Babies born on Earth overwhelmingly tend to learn to speak before they can read or write (We try to avoid absolutes, so hence the hedge. There might be exceptions out there). To that end, researchers at the Massachusetts Institute of Technology have come up with a speech recognition system that learns language in much the same way humans do—through a combination of audio and visual inputs. MIT's news service has the details:

Speech recognition systems, such as those that convert speech to text on cellphones, are generally the result of machine learning. A computer pores through thousands or even millions of audio files and their transcriptions, and learns which acoustic features correspond to which typed words.

At the Neural Information Processing Systems conference this week, researchers from MIT’s Computer Science and Artificial Intelligence Laboratory (CSAIL) are presenting a new approach to training speech-recognition systems that doesn’t depend on transcription. Instead, their system analyzes correspondences between images and spoken descriptions of those images, as captured in a large collection of audio recordings. The system then learns which acoustic features of the recordings correlate with which image characteristics.

“The goal of this work is to try to get the machine to learn language more like the way humans do,” says Jim Glass, a senior research scientist at CSAIL and a co-author on the paper describing the new system. “The current methods that people use to train up speech recognizers are very supervised. You get an utterance, and you’re told what’s said. And you do this for a large body of data."

Conversely, text terms associated with similar clusters of images, such as, say, “storm” and “clouds,”  could be inferred to have related meanings. Because the system in some sense learns words’ meanings — the images associated with them — and not just their sounds, it has a wider range of potential applications than a standard speech recognition system.

Traditional methods of training speech recognition systems require many expensive man-hours and therefore, only the world's major languages have gotten much attention. There are actually 7,000 languages spoken around the world, the MIT report notes.

However, the CSAIL researchers' work is in its early stages:

To test their system, the researchers used a database of 1,000 images, each of which had a recording of a free-form verbal description associated with it. They would feed their system one of the recordings and ask it to retrieve the 10 images that best matched it. That set of 10 images would contain the correct one 31 percent of the time.

“I always emphasize that we're just taking baby steps here and have a long way to go,” Glass says. “But it’s an encouraging start.”

It's not clear when or even if this approach to speech recognition will become fully viable, but overall, such technologies are going to have a major impact on enterprise applications, particularly for productivity and collaboration. 

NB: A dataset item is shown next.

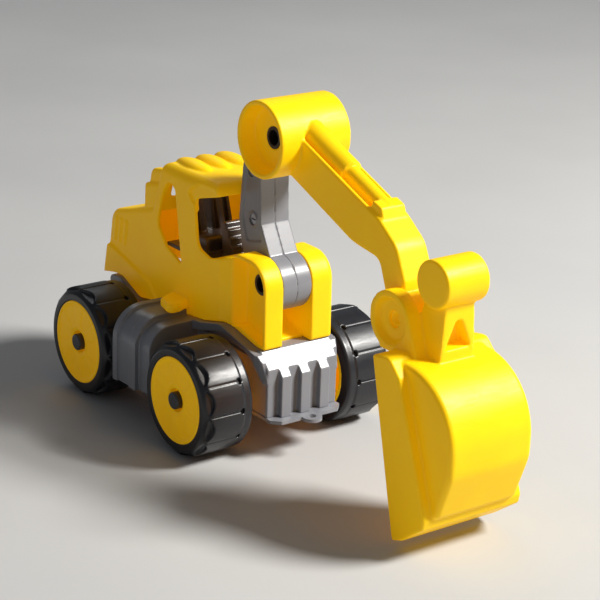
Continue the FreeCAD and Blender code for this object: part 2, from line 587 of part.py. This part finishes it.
def make_boom_half(name, low, high, well_low, well_high, face_low, face_high):
    """One moulded half of the boom; the two halves meet on the middle plane."""
    web = side(name + "_web", BOOM_OUTLINE, low, high)
    barrel = rod(name + "_barrel", "dims.boom_barrel", low, high, "dims.boom_x", "dims.boom_z")
    eye = rod(name + "_eye", "dims.boom_eye", low, high, "dims.stick_x", "dims.stick_z")
    solid = fuse(name + "_solid", web, barrel, eye)
    well = side(name + "_well", [(-10.6, 66, 2), (-13.2, 76.0, 5), (-11.2, 98.0, 8), (-8.5, 107.0, 4),
                                 (-2.4, 112.2, 1), (2.4, 105.4, 1), (-2.2, 95.6, 3), (-1.6, 76.0, 2),
                                 (1.0, 66, 2)],
                well_low, well_high)
    panel = side(name + "_panel", [(-9.4, 64.5, 2), (-13.6, 75.5, 5), (-11.7, 97.0, 8), (-10.6, 104.0, 1),
                                   (-1.6, 98.6, 1), (-1.6, 76.6, 2), (2.4, 67.4, 1)], face_low, face_high)
    shell = cut(name + "_shell", solid, well, panel)
    bosses = [rod(f"{name}_boss_{index}", "dims.screw_head + 0.6", low, high, str(x), str(z))
              for index, (x, z) in enumerate(BOOM_SCREWS)]
    holes = [rod(name + "_barrel_hole", "dims.pin_radius + dims.bearing_gap", "-9", "9", "dims.boom_x",
                 "dims.boom_z"),
             rod(name + "_eye_hole", "dims.pin_radius + dims.bearing_gap", "-9", "9", "dims.stick_x",
                 "dims.stick_z")]
    for index, (x, z) in enumerate(BOOM_SCREWS):
        holes.append(rod(f"{name}_pilot_{index}", "dims.screw_radius", "-9", "dims.boom_half - 1.6",
                         str(x), str(z)))
        holes.append(rod(f"{name}_sink_{index}", "dims.screw_head", "-9", "-dims.boom_half + 2.6", str(x),
                         str(z)))
    return keep(cut(name + "_finished", fuse(name + "_walls", shell, *bosses), *holes), name)


def make_boom():
    make_boom_half("boom_shell_right", "-dims.boom_half", "0", "-dims.boom_half + 2.4", "1", "-9",
                   "-dims.boom_half + 0.7")
    make_boom_half("boom_shell_left", "0", "dims.boom_half", "-1", "dims.boom_half - 2.4",
                   "dims.boom_half - 0.7", "9")
    screws = []
    for index, (x, z) in enumerate(BOOM_SCREWS):
        head = rod(f"boom_screw_head_{index}", "dims.screw_head - 0.1", "-dims.boom_half + 0.8",
                   "-dims.boom_half + 2.6", str(x), str(z))
        shank = rod(f"boom_screw_shank_{index}", "dims.screw_radius", "-dims.boom_half + 2.6",
                    "dims.boom_half - 1.6", str(x), str(z))
        slot = block(f"boom_screw_slot_{index}", (f"{x} - 1.6", f"{x} + 1.6"),
                     ("-dims.boom_half + 0.7", "-dims.boom_half + 1.5"), (f"{z} - 0.35", f"{z} + 0.35"))
        screws.append(cut(f"boom_screw_{index}", fuse(f"boom_screw_body_{index}", head, shank), slot))
    group = doc.addObject("Part::Compound", "boom_screws_group")
    group.Links = screws
    keep(group, "boom_screws")


def make_pins():
    """Hollow snap-in pins for the boom and the stick, and a solid one for the bucket."""
    for label, end, x, z in (("boom_pin", "dims.ear_floor", "dims.boom_x", "dims.boom_z"),
                             ("stick_pin", "dims.drum_floor", "dims.stick_x", "dims.stick_z")):
        tube = rod(label + "_tube", "dims.pin_radius", f"-{end}", end, x, z)
        bore = rod(label + "_bore", "dims.pin_bore", f"-{end} - 1", f"{end} + 1", x, z)
        keep(cut(label + "_cut", tube, bore), label)
    rivet = rod("bucket_rivet", "dims.bucket_pin_radius", "-dims.bucket_pin_end", "dims.bucket_pin_end",
                "dims.bucket_x", "dims.bucket_z")
    dimples = both(end_pocket("bucket_dimple", "2.6", "1.6", "dims.bucket_pin_end",
                              "dims.bucket_pin_end - 1.2", "dims.bucket_x", "dims.bucket_z"))
    keep(cut("bucket_pin_cut", rivet, *dimples), "bucket_pin")


def make_stick():
    """Drum with open end pockets, the bent arm, and a relief ram lying in its top."""
    drum = rod("drum", "dims.drum_radius", "-dims.drum_half", "dims.drum_half", "dims.stick_x",
               "dims.stick_z")
    arm = side("arm", [(20.0, 125.0), (84.6, 100.6, 12), (96.6, 92.0, 12), (103.0, 78.5), (104.6, 66.0),
                       (93.2, 60.6), (90.4, 72.0, 10), (85.8, 83.6, 6), (71.0, 85.4, 4), (66.0, 86.4, 3),
                       (16.0, 105.8)],
               "-dims.stick_half", "dims.stick_half", 1.0)
    eye = rod("stick_eye", "dims.stick_eye", "-dims.stick_half", "dims.stick_half", "dims.bucket_x",
              "dims.bucket_z")
    solid = fuse("stick_solid", drum, arm, eye)
    pockets = both(end_pocket("drum_pocket", "dims.drum_radius - 2.1", "dims.drum_radius - 3.6",
                              "dims.drum_half", "dims.drum_floor", "dims.stick_x", "dims.stick_z"))
    cavity = rod("drum_cavity", "dims.drum_bore", "-dims.drum_slot", "dims.drum_slot", "dims.stick_x",
                 "dims.stick_z")
    slot = side("drum_slot", [(13.6, 118.4), (-7.6, 152.3), (-40, 152.3), (-40, 70), (33.1, 70)],
                "-dims.drum_slot", "dims.drum_slot")
    trough = side("ram_trough", [(30.6, 130.0), (29.0, 119.4, 1), (76.4, 101.2, 1), (79.0, 106.0),
                                 (84.0, 118.0)],
                  "-6.2", "6.2")
    dish = lying_post("ram_dish", 4.9, on_middle(74.2, 98.9), on_middle(78.8, 111.2), 12)
    holes = [rod("stick_pin_hole", "dims.pin_radius", "-20", "20", "dims.stick_x", "dims.stick_z"),
             rod("stick_eye_hole", "dims.bucket_pin_radius + dims.bearing_gap", "-20", "20", "dims.bucket_x",
                 "dims.bucket_z")]
    carved = cut("stick_carved", solid, *pockets, cavity, slot, trough, dish, *holes)
    start, end = on_middle(27.0, 123.0), on_middle(82.0, 102.0)
    reach = (end - start).Length
    rams = [lying_post("ram_barrel", 5.0, start, end, reach * 0.52),
            lying_post("ram_rod", 3.4, start, end, reach)]
    clevis = side("ram_clevis", [(76.4, 100.0), (78.0, 106.6, 1), (84.0, 104.6, 1), (87.0, 97.0)],
                  "-6.4", "6.4", 0.6)
    joined = fuse("stick_joined", carved, *rams, clevis)
    clear = rod("drum_clear", "dims.drum_bore", "-dims.drum_slot", "dims.drum_slot", "dims.stick_x",
                "dims.stick_z")
    return keep(cut("stick_finished", joined, clear), "stick")


# ---------------------------------------------------------------- bucket

def make_bucket():
    """A deep bucket: straight rim frame, bulged shell, two lugs, and a grip on a rib frame."""
    rim = side("bucket_rim", [(106.9, 52.4, 0.6), (117.5, 54.4, 4), (124.6, 47.6, 2.5), (144.6, -7.4, 1.2),
                              (143.8, -11.4, 1.2), (130.5, -21.3, 3), (124.7, -23.3, 0.8)],
               "-dims.rim_half", "dims.rim_half", 0.5)
    bulge = side("bucket_bulge", bulge_outline(0.0), "-dims.shell_half", "dims.shell_half", 2.2)
    lug_eye = rod("lug_eye", "dims.lug_radius", "-dims.lug_outer", "-dims.lug_inner", "dims.bucket_x",
                  "dims.bucket_z")
    lug_foot = side("lug_foot", [(90.6, 66.0), (98.0, 50.6), (108.0, 50.6), (122.0, 51.0), (115.0, 68.0)],
                    "-dims.lug_outer", "-dims.lug_inner")
    lug_pocket = end_pocket("lug_pocket", "dims.lug_radius - 2.6", "dims.lug_radius - 4.2",
                            "dims.lug_outer", "dims.lug_floor", "dims.bucket_x", "dims.bucket_z")
    lugs = both(cut("lug", fuse("lug_solid", lug_eye, lug_foot), lug_pocket))
    grip = rod("grip", "dims.grip_radius", "-dims.grip_half", "dims.grip_half", "dims.grip_x", "dims.grip_z")
    frame = across("grip_frame", [(-9.4, 50), (-7.2, 84, 2), (7.2, 84, 2), (9.4, 50)], "113.8", "129.2")
    frame_side = side("grip_frame_side", [(113.8, 48.0), (114.2, 66.0), (116.6, 80.0), (130.6, 80.0),
                                          (129.0, 48.0)],
                      "-12", "12")
    frame_hollow = across("grip_frame_hollow", [(-6.4, 57), (0, 72.0, 2), (6.4, 57)], "122.6", "140")
    web = cut("grip_web", common("grip_wedge", frame, frame_side), frame_hollow)
    rim_mouth = side("bucket_mouth", [(103.0, 50.2), (116.4, 51.6, 3), (122.6, 46.6, 2), (142.4, -8.0, 1),
                                      (129.9, -18.9, 2), (120.0, -21.0)], "-dims.rim_half + 2",
                                      "dims.rim_half - 2")
    shell_mouth = side("bucket_shell_mouth", bulge_outline(2.0), "-dims.shell_half + 2",
                       "dims.shell_half - 2", 1.0)
    body = fuse("bucket_solid", rim, bulge)
    carved = cut("bucket_carved", body, rim_mouth, shell_mouth)
    clear = rod("bucket_clear", "dims.stick_eye + 0.5", "-dims.lug_inner", "dims.lug_inner", "dims.bucket_x",
                "dims.bucket_z")
    hole = rod("bucket_pin_hole", "dims.bucket_pin_radius", "-20", "20", "dims.bucket_x", "dims.bucket_z")
    return keep(cut("bucket_finished", fuse("bucket_joined", carved, *lugs, grip, web), clear, hole),
                "bucket")


def bulge_outline(inset):
    """Side view of the bulged shell: one long arc between the rim's top and its lower edge."""
    return [(110.0 + inset, 52.4 - inset), (153.8 - inset, 52.6 - inset, 30.0 - inset * 0.5),
            (153.8 - inset, 14.0, 18), (146.5 - inset, -6.4 + inset, 2), (128.0, -14.0), (116.0, 10.0)]


# ---------------------------------------------------------------- writing out

def check_and_write():
    doc.recompute()
    faults = [item.Name for item in doc.Objects if "Invalid" in item.State or "Error" in item.State]
    for item in SUB_PARTS:
        if item.Shape.isNull() or not item.Shape.isValid() or not item.Shape.Solids:
            faults.append(item.Label)
    if faults:
        raise SystemExit("not written, faults in: " + ", ".join(faults))
    os.makedirs("parts", exist_ok=True)
    for item in SUB_PARTS:
        item.Shape.exportStep(f"parts/{item.Label}.step")
        box = item.Shape.BoundBox
        solids = len(item.Shape.Solids)
        spans = f"x {box.XMin:.1f} {box.XMax:.1f}  y {box.YMin:.1f} {box.YMax:.1f}"
        print(f"{item.Label:22s} {solids} solid(s) {item.Shape.Volume:9.0f} mm3  {spans}  "
              f"z {box.ZMin:.1f} {box.ZMax:.1f}")


make_chassis_shell()
make_chassis_base()
make_chassis_screws()
make_wheels()
make_body_shell()
make_cab_insert()
make_boom()
make_pins()
make_stick()
make_bucket()
check_and_write()
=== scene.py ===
import json
import math

import bmesh
import bpy
from mathutils import Matrix, Vector


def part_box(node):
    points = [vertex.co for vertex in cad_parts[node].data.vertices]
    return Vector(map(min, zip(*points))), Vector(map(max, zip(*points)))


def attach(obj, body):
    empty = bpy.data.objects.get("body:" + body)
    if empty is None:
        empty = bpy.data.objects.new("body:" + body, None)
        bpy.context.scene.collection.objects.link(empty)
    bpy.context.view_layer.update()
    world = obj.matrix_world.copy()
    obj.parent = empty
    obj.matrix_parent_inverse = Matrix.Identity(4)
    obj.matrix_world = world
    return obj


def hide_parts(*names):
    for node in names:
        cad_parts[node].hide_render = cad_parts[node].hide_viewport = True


# Looks of the toy wheeled digger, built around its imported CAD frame. Metres, +X to the bucket, +Y to the
# driver's left, +Z up. Moulded parts are softened copies of their CAD nodes: a voxel remesh, a few rounds
# of smoothing for the moulding radii, then a decimation. Every other part shows its own CAD node.

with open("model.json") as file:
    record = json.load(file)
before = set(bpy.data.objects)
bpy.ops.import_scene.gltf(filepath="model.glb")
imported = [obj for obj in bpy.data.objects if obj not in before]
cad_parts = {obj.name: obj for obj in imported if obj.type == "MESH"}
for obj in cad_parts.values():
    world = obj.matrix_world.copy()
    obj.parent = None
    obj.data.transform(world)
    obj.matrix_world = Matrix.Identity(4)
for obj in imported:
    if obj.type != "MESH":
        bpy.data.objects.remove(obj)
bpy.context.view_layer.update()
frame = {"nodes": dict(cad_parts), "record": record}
MM = 0.001
CORNERS = ("front_right", "front_left", "rear_right", "rear_left")

# Camera: angles in degrees, azimuth 0 at -Y; place and distance in metres; lens and sensor in mm.
CAMERA_AZIMUTH, CAMERA_ELEVATION, CAMERA_ROLL = 53.47, 19.58, 1.86
CAMERA_TARGET = Vector((0.0058, -0.0034, 0.0732))
CAMERA_DISTANCE = 0.880
CAMERA_LENS, CAMERA_SENSOR = 120.0, 36.0

# Disc lights: azimuth and elevation in degrees, distance and width in metres, watts, colour.
LIGHTS = {
    "key": (134.0, 45.0, 1.6, 0.40, 39.0, (1.0, 0.975, 0.93)),
    "fill": (10.0, 20.0, 2.0, 1.6, 0.5, (0.85, 0.92, 1.0)),
    "rim": (250.0, 45.0, 1.9, 1.0, 3.0, (0.92, 0.96, 1.0)),
}
SKY_COLOUR, SKY_STRENGTH = (0.80, 0.84, 0.90, 1.0), 0.14
FLOOR_HALF_WIDTH = 4.0
FLOOR_COLOURS = (0.52, 0.52, 0.52), (0.56, 0.56, 0.555)
FLOOR_ROUGHNESS = 0.85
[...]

“The standard keyboard and screen and being challenged by new input and display technologies and devices," says Constellation Research VP and principal analyst Alan Lepofsky. "Employees are always looking for ways to improve productivity, and the future of work is clearly going to involve voice recognition and augmented reality. If employees can enter information more efficiently, accurately and safely (hands free for example) it can lead to significant improvements in the way we get work done."